The congregation should also know that ESUC member Barb Clagett was honored as recipient of the 2019 Steward of Partnership award for her 20 years supporting the UU Partner Church Council. Over those two decades, Barb focused, first, on our partner church village and other Unitarian churches in Transylvania, and then on to the Friendship School connected with our Unitarian partners in Kharand, India. Hooray Barb!

There is not much I can add to the testimonies you have already heard, but I do want to focus a little on the Assembly’s theme: The Power of We. Every year the G.A. Planning Committee decides upon a theme—“Building a New Way,” and “Love Reaches Out,” for instance, were the themes in 2015 and 2014. This year—2019—the theme was The Power of We. Event planners invite presenters to meditate and focus on the theme, such that the entire weeklong assembly hangs together in an integrated, holistic way. And in keeping with a denomination-wide effort to confront white supremacy culture, both in our country and among ourselves, The Power of We highlighted the many ways the UUA and America are the richer and healthier when we seek to intentionally include—on every level—the historically marginalized among us. We are, in fact, doing a better and better job of this, and if it’s not yet obvious here it was very very obvious at General Assembly. Refreshingly so!

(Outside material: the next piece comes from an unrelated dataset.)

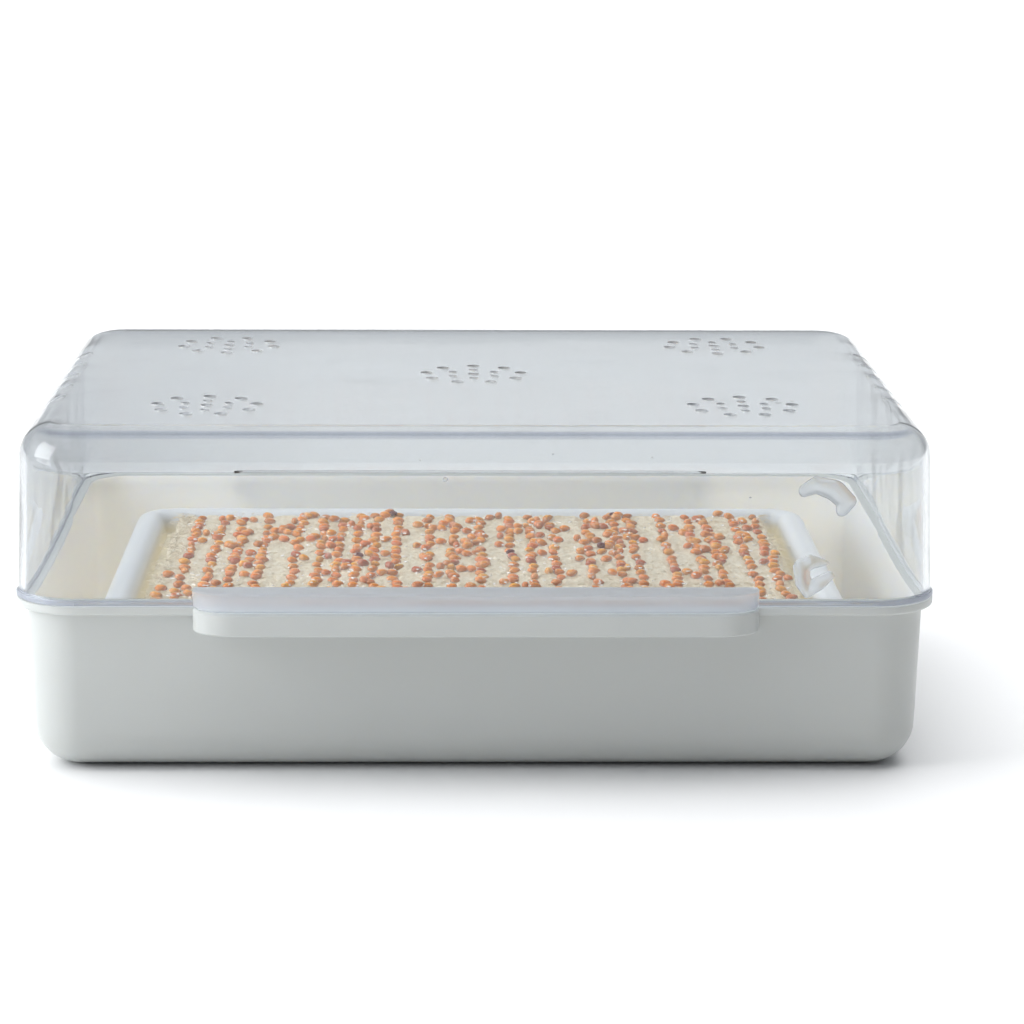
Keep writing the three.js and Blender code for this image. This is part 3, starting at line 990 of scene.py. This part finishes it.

The Power of We comes to mind when I contemplate the upcoming 50th anniversary of the Moon Landing. It took our country a little over eight years from the time of President Kennedy’s challenge to the July 20th night when two of our astronauts set foot on the lunar surface, and then return safely to earth. At the start—in May of 1961—the entire country was overtly and intentionally white supremacist. By the end, and by necessity, as dramatically portrayed in the award-winning movie Hidden Figures, those days were gone. One of the Senior Engineers of the Apollo program I was watching on PBS a couple of nights ago, said it well when he said, “Look what’s possible when we all pull together.” Yes! The Power of We. That’s what we celebrated this year at General Assembly: what our Unitarian Universalism looks and feels like when we all pull together. And it was—and always will be—thrilling!

So may it always be. Amen. Shalom. Salaam. Namaste. Blessings upon all.